* _Your task_: Each line that holds the word "names" is to be identified and copied.

* _Recorded information_:
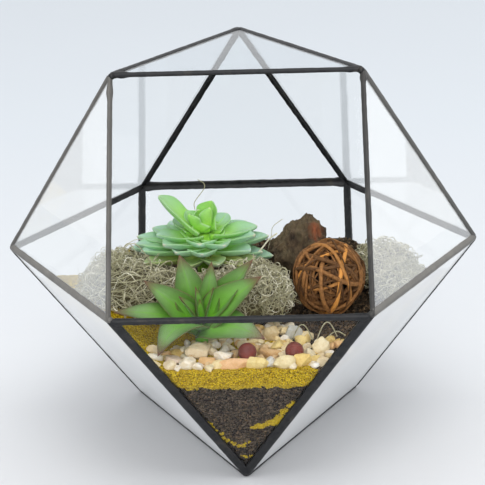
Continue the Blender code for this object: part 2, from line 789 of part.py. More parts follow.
def moss_route(centre, size, draw):
    """A curl that leaves the clump, wanders over it and goes back in."""
    turn = draw.uniform(0, math.tau)
    height = draw.uniform(0.1, 1.0)
    flat = math.sqrt(1 - height * height * 0.95)
    outward = Vector((flat * math.cos(turn), flat * math.sin(turn), height)).normalized()
    root = centre + Vector(a * b for a, b in zip(outward, size)) * 0.92
    across = Matrix.Rotation(draw.uniform(0, math.tau), 3, outward) @ outward.orthogonal().normalized()
    span, rise = draw.uniform(0.007, 0.013), draw.uniform(0.002, 0.0055)
    curl = outward.cross(across) * draw.uniform(-0.006, 0.006)
    steps = 7
    route = []
    for i in range(steps + 1):
        t = i / steps
        lift = outward * (rise * math.sin(math.pi * t) ** 0.6 * 1.6 - 0.0028)
        route.append(root + across * span * (t - 0.5) * 1.6 + lift + curl * math.sin(math.tau * t))
    return route


MOSS = {  # two lumps, each a centre and a half size, then the number of strands and a seed
    "moss_left": (
        ((-0.0570, -0.028, 0.0855), (0.0240, 0.024, 0.0115)),
        ((-0.0620, 0.004, 0.0900), (0.0165, 0.020, 0.0125)), 26, 3,
    ),
    "moss_middle": (
        ((-0.0080, -0.0430, 0.0800), (0.0280, 0.0070, 0.0110)),
        ((0.0155, -0.0405, 0.0850), (0.0070, 0.0070, 0.0125)), 18, 8,
    ),
    "moss_right": (
        ((0.0800, -0.014, 0.0810), (0.0120, 0.022, 0.0085)),
        ((0.0740, 0.012, 0.0850), (0.0150, 0.015, 0.0095)), 18, 5,
    ),
}
MOSS_FRONT_Y = -0.0500  # the middle clump stops here, behind the gravel


def make_moss(name, lumps, strands, seed, cutters, inside, collection):
    """A clump of moss: lumpy cores under curled strands, fitted round its neighbours."""
    draw = random.Random(seed)
    pieces = new_collection(name + "_strands")
    cores = []
    for centre, size in lumps:
        bm = bmesh.new()
        bmesh.ops.create_icosphere(bm, subdivisions=2, radius=1)
        for vert in bm.verts:
            rough = 1 + 0.32 * noise.noise(vert.co * 3.1 + Vector((seed, 0, 0)))
            vert.co = Vector(centre) + Vector(a * b for a, b in zip(vert.co * rough, size))
        cores.append(bm)
    add_object("lump", cores[1], pieces)
    for i in range(strands):
        centre, size = lumps[i % 2]
        add_strand(moss_route(Vector(centre), Vector(size), draw), MOSS_STRAND, False, pieces)
    moss = fuse(name, cores[0], pieces, collection, "moss", solver="MANIFOLD")
    for cutter in cutters:
        apply_boolean(moss, "DIFFERENCE", cutter, "MANIFOLD")
    apply_boolean(moss, "INTERSECT", inside, "MANIFOLD")
    keep_outer_body(moss)


def gravel_clearance(cutters):
    """A block in front of the middle clump, where the gravel lies."""
    bm = bmesh.new()
    size = 2 * EDGE
    middle = (size / 2 - 0.045, MOSS_FRONT_Y - size / 2, 0.08)
    bmesh.ops.create_cube(bm, size=size, matrix=Matrix.Translation(middle))
    return add_cutter("gravel_clearance", bm, cutters)


# ---------------------------------------------------------------- assembly

def main():
    clear_scene()
    terrarium = new_collection("glass_plant_terrarium")
    cutters = new_collection("cutters")
    for name, corners in PANES.items():
        make_pane(name, corners, terrarium)
    for name, edge in SEAMS.items():
        make_seam(name, edge, terrarium)
    inside = jar_inside(cutters)
    ground = ground_block(cutters)
    make_fill(inside, cutters, terrarium)
    make_gravel(inside, ground, cutters, terrarium)
    for name, spot in BEADS.items():
        make_bead(name, spot, terrarium)
    make_echeveria(terrarium)
    make_pointed_succulent(terrarium)
    make_vine_ball(terrarium)
    make_bark(ground, inside, terrarium)
    around = (ground, rosette_clearance(cutters), ball_clearance(cutters))
    for name, (*lumps, strands, seed) in MOSS.items():
        fitted = (*around, gravel_clearance(cutters)) if name == "moss_middle" else around
        make_moss(name, lumps, strands, seed, fitted, inside, terrarium)


main()
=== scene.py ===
"""Looks of the glass plant terrarium: leaded glass, fill, stones, plants, moss, vine ball and bark.

Everything is in metres, in the frame of the CAD part. The open mouth of the jar faces -Y.
"""

import math
import random

import bmesh
import bpy
from mathutils import Matrix, Vector, noise

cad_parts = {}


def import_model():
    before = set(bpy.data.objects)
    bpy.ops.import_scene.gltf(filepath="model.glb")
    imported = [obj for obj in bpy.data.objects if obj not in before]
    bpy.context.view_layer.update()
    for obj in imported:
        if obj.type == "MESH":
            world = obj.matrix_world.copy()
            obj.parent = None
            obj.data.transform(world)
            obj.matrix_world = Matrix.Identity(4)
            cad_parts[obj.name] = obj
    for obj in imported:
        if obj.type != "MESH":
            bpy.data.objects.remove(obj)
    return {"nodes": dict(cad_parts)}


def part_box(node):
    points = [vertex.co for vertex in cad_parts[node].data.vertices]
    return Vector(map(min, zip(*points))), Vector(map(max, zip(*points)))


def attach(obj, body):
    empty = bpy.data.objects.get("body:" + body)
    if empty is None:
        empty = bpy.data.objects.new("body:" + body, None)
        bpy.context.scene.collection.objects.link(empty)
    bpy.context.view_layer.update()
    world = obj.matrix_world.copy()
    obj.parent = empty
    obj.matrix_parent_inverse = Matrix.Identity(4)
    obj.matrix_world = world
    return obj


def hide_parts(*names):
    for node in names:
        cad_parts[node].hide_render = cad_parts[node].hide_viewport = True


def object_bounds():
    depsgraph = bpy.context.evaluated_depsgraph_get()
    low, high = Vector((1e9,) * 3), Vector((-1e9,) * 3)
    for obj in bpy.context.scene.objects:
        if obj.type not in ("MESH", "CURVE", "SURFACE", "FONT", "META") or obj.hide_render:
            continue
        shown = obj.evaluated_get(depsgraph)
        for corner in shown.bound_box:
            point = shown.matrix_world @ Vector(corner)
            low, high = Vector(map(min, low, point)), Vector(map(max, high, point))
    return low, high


# ------------- sizes: glass, fill and places are the CAD part's, those of the solder aren't

MM = 0.001
UPWARD = 0.4  # a face whose normal rises more than this looks up
EDGE = 0.120  # every edge of the cuboctahedron
GLASS = 0.0016  # thickness of a pane
LIFT = 0.0014  # the jar's edges stand this far above the ground, on their solder
TRIANGLE_RADIUS = EDGE / math.sqrt(3)
JAR_HEIGHT = EDGE * math.sqrt(8 / 3)
WAIST = JAR_HEIGHT / 2

SOLDER_HALF = 0.00112  # half the thickness of a seam over the glass
STRIP = 0.0025  # width of most seams, from the edge across a pane
STRIPS = {  # seams that were foiled narrower or wider than most
    "seam_mouth_top": 0.0018,
    "seam_mouth_left": 0.0014,
    "seam_mouth_right": 0.0015,
    "seam_mouth_sill": 0.0023,
    "seam_shoulder_left": 0.0019,
    "seam_front_foot_left": 0.0033,
    "seam_front_foot_right": 0.0033,
    "seam_side_foot_left": 0.0012,
    "seam_side_foot_right": 0.0012,
    "seam_base_left": 0.0012,
    "seam_base_right": 0.0012,
}
PAINTED_SHEEN_SEAMS = {  # how much pale grey is painted on each seam: painted reflection of the bright room at a glancing view
    "seam_mouth_left": 0.30,
    "seam_mouth_right": 0.10,
    "seam_shoulder_left": 0.24,
    "seam_shoulder_right": 0.16,
    "seam_front_waist_left": 0.42,
    "seam_front_waist_right": 0.42,
}
LIP = 0.0004  # solder beyond the glass round the mouth
SEAM_RINGS = 72
SEAM_END = 0.0013  # a seam narrows over this length at each end
CORNER_BLOB = 0.0017  # radius of the lump of solder on a corner
BLOB_SUNK = 0.0007  # the lump's middle lies this far in from the corner
BOX_MARGIN = 0.00005  # the solder stays this far inside the CAD's box

LEVEL = 0.0672  # top of the sand behind the front pane
SLOPE = 0.032
BANK = 0.016
MOUND = 0.011
MOUND_SPREAD = 0.024
FRONT_Y = -0.092
SOIL_CELL = 0.0013  # cells of the even meshes of the soil and the sand
SAND_CELL = 0.0010

BEAD_RADIUS = 0.0045
BEADS = {"bead_left": (0.0024, -0.080), "bead_right": (0.0248, -0.080)}

ROSETTE_AT = Vector((-0.020, 0.0, 0.0950))
POINTED_AT = Vector((-0.0200, -0.0590, 0.0745))
BALL_RADIUS = 0.0203
VINES = 60
BARK_AT = Vector((0.030, 0.014, 0.0885))
BARK_SIZE = Vector((0.0175, 0.0105, 0.0175))
RUST_AT = (0.0415, 0.006, 0.1035)  # middle of the rusty patch on the bark
BARK_TILT = math.radians(-24)
VINE_POINTS = 34  # on one turn of a vine
MOSS_STEP = 0.0013  # length of each short stretch of a moss strand
STRAND_ROOM = 0.0006  # room between the glass and the middle line of a moss curl
CORE_ROOM = 0.0008  # room between the glass and the dense inside of a clump
HOOP_STEPS = 16
THREAD_STEPS = 8  # between two points of a thread

# ---------------------------------------------------------------- the jar's corners and faces


def ring_corner(radius, degrees, z):
    angle = math.radians(degrees)
    return Vector((radius * math.cos(angle), radius * math.sin(angle), z + LIFT))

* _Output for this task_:
def hide_parts(*names):
    for node in names:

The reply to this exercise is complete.